President Donald Trump has repeatedly moved to lift restrictions on oil and gas development. In April 2017, in the Roosevelt Room of the White House, he signed an executive order directing the Interior Department to review drilling policies for the outer-continental shelf. From left are, Vice President Mike Pence, Rep. Don Young, R-Alaska, the president, Sen. Bill Cassidy, R-La., and Commerce Secretary Wilbur Ross. But even after Trump signs this month's tax bill, it could take years for the first lease sale to take place in the refuge. If Democrats retake Congress in 2018, they may be able to slow efforts even more.
Still, drilling proponents are closer than ever to their goal. During the bill signing in 1980, Carter issued a warning: "We cannot let our eagerness for progress in energy and in technology outstrip our care for our land, for our water and for air, and for the plants and animals that share all of these precious vital resources with us." Are the gas flares and pipelines that define Prudhoe Bay now destined for the Arctic National Wildlife Refuge? Are we prepared for the potential consequences?
Murie, who dedicated her life to trying to protect the refuge, saw a spiritual need for untrammeled wild lands, but also saw Americans’ hunger for growth and development. Testifying before Congress about preserving ANWR in 1977, she said, "I hope the United States of America is not so rich that she can afford to let these wildernesses pass by—or so poor she cannot afford to keep them."

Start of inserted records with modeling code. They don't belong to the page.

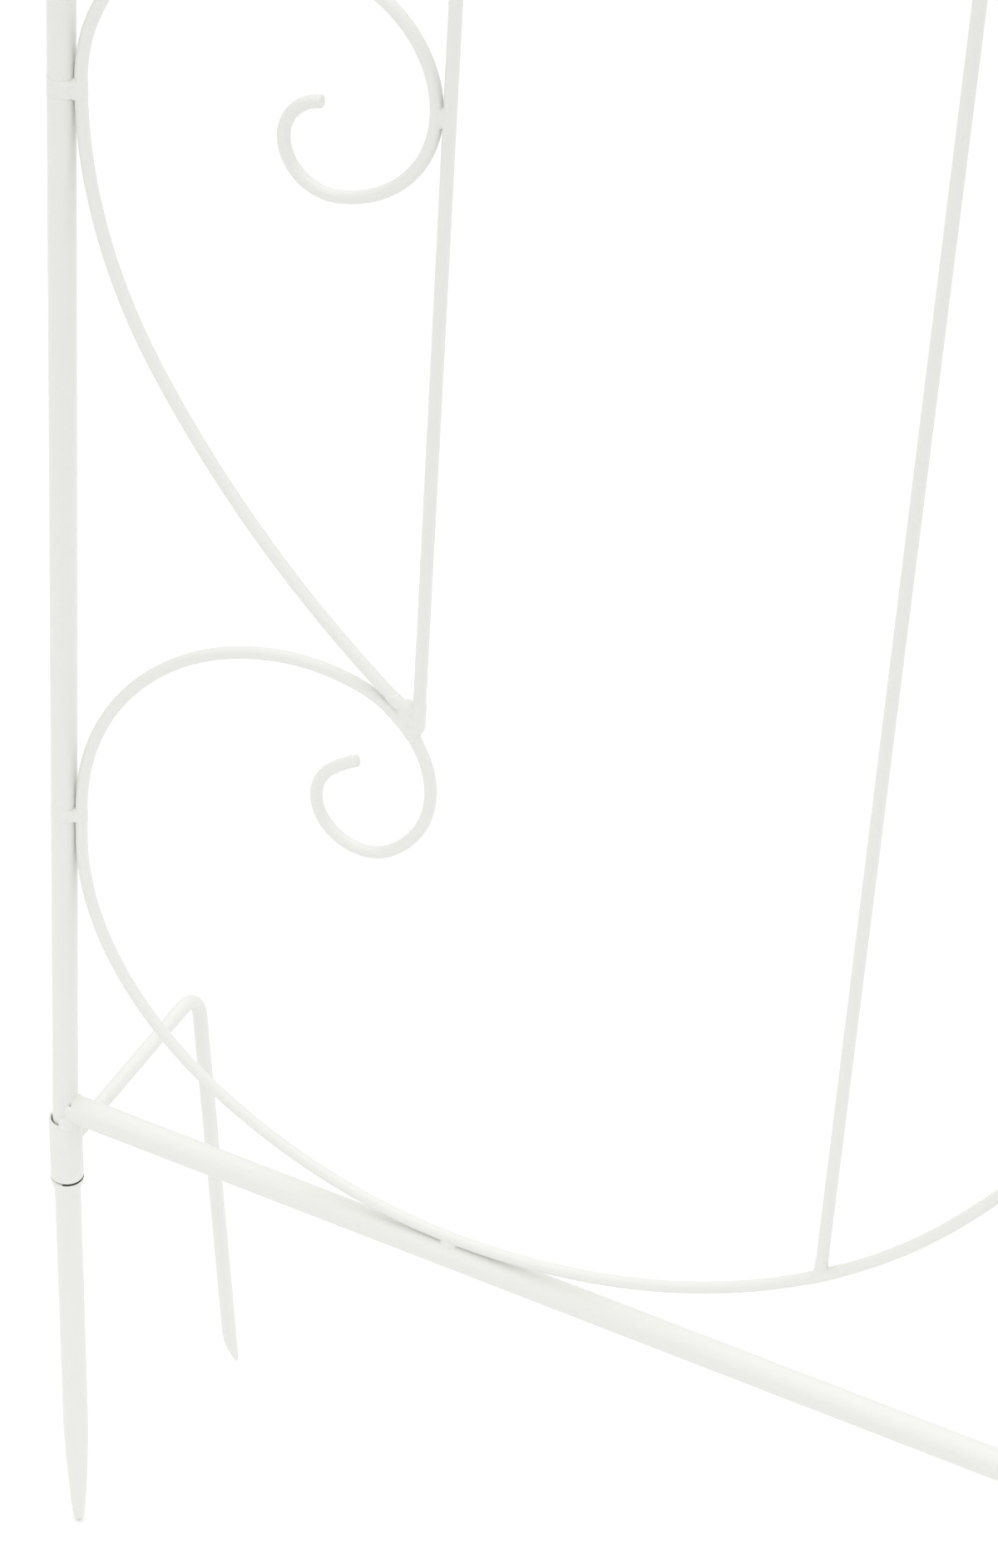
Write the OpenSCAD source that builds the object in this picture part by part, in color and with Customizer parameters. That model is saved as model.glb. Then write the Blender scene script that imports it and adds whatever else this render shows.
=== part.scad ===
// Walk-through garden arch in powder-coated steel tube and wire.
// Two scrollwork side panels stand on push-in ground spikes and carry a bolted half-round roof.
// X runs across the walkway, Y through it, Z up; the origin is on the ground, midway between the panels.

/* [Overall] */
// Distance between the side panels, tube centre to tube centre
arch_w = 1200; // [900:10:1600]
// Depth of a side panel, post centre to post centre
panel_d = 600; // [560:5:760]
// Height of a side panel, bottom bar centre to top bar centre
panel_h = 1540; // [1250:10:1900]
// Height of the bottom bar's centre above the spike tips
ground_h = 301.5; // [240:0.5:380]

/* [Tubes] */
// Outside diameter of the posts and roof tubes
post_d = 13; // [11:0.2:20]
// Wall of the posts and roof tubes
post_wall = 1.2; // [0.8:0.1:1.8]
// Diameter of the bottom and top bars
bar_d = 14.8; // [12:0.2:20]
// Wall of the bottom and top bars
bar_wall = 1.2; // [0.8:0.1:2]
// Diameter of the scroll wire and of the upright rods
wire_d = 6; // [5:0.2:8]
// Diameter of the roof crossbars
crossbar_d = 8; // [6:0.5:12]
// How far a post rises above the top bar's centre
post_rise = 40; // [34:1:80]
// Gap that a weld bridges between two pieces
weld_gap = 0.2; // [0.1:0.05:0.4]

/* [Sleeves and spikes] */
// Wall of the sleeve round the foot of a post
sleeve_wall = 1.2; // [0.8:0.1:2]
// Length of the sleeve
sleeve_l = 39.2; // [34:0.2:80]
// Radial gap between a post and its sleeve
sleeve_play = 0.8; // [0.5:0.1:0.9]
// Gap between the bottom bar's underside and the sleeve
sleeve_drop = 0.9; // [0.5:0.1:3]
// How far a post reaches down into its sleeve
post_plug = 13.7; // [8:0.1:16]
// Radial clearance of the spike's plug in the sleeve
spike_fit = 0.05; // [0.02:0.01:0.1]
// Gap under the sleeve, above the spike's collar
collar_gap = 0.4; // [0.3:0.1:1]
// Diameter of the spike's shaft
spike_d = 13.4; // [11:0.2:16]
// Diameter of the flared top of the collar
collar_d = 17.6; // [17:0.2:24]
// Height of the collar
collar_h = 9; // [6:0.5:16]
// Length of the spike's tapered end
spike_taper = 78; // [50:1:110]
// Length of the steeper last stretch of the taper
spike_nose = 29; // [20:1:44]
// Diameter where the steeper stretch starts
spike_nose_d = 9.4; // [8:0.2:10.8]
// Diameter of the rounded spike tip
spike_tip_d = 5.6; // [4:0.2:7.6]
// Lean of the sleeve and its spike towards the middle of the panel
foot_lean = 1.5; // [0:0.1:2]

/* [Outriggers] */
// Diameter of the outrigger rod
outrigger_d = 8; // [6:0.5:12]
// Reach of the outrigger, from the post centre to the leg
outrigger_reach = 139; // [100:1:200]
// Centre-line radius of the outrigger's bend
outrigger_bend = 17; // [12:1:30]
// Lean of the outrigger's leg towards the middle of the panel
outrigger_lean = 5.6; // [0:0.2:10]
// Height of the outrigger's point above the spike tips
outrigger_rise = 10; // [0:1:60]
// Length of the chisel point
chisel_l = 26; // [20:1:40]
// Thickness of the chisel edge
chisel_t = 1.6; // [1:0.2:3]

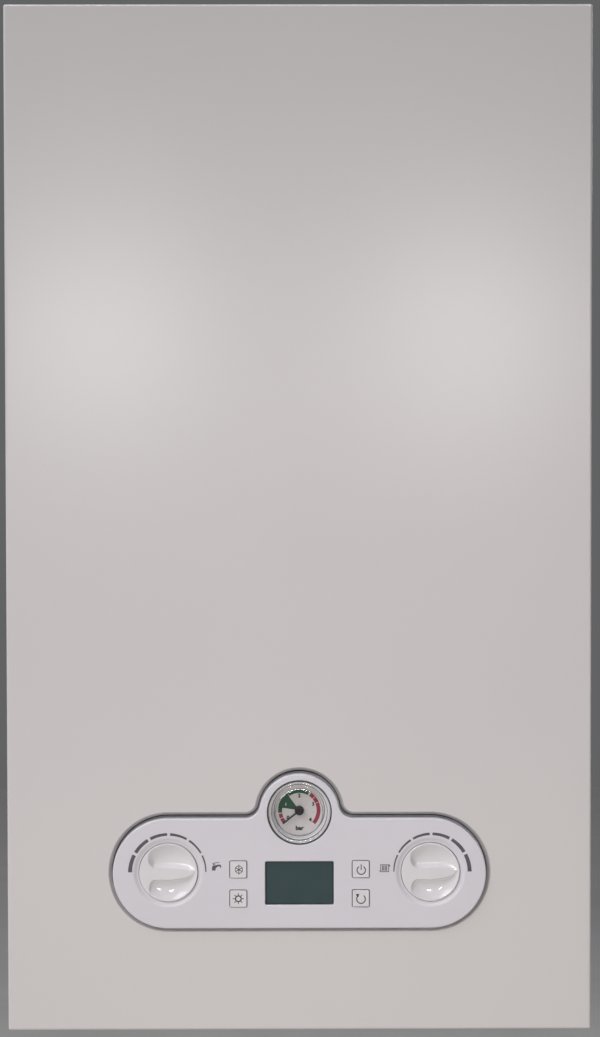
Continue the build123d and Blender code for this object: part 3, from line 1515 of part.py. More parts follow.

Can wildlife co-exist with oil development? Should it have to in a place like ANWR? This polar bear mother rests on a barrier island along the western edge of the refuge. Behind it, just outside the refuge, stands the Point Thomson natural gas facility, which began operating in 2016. The impact on wildlife of oil and gas exploration and production varies dramatically by species. But it’s important to remember that all Arctic wildlife lives in a region already under enormous strain from climate change—an unintended consequence of the use of fossil fuels.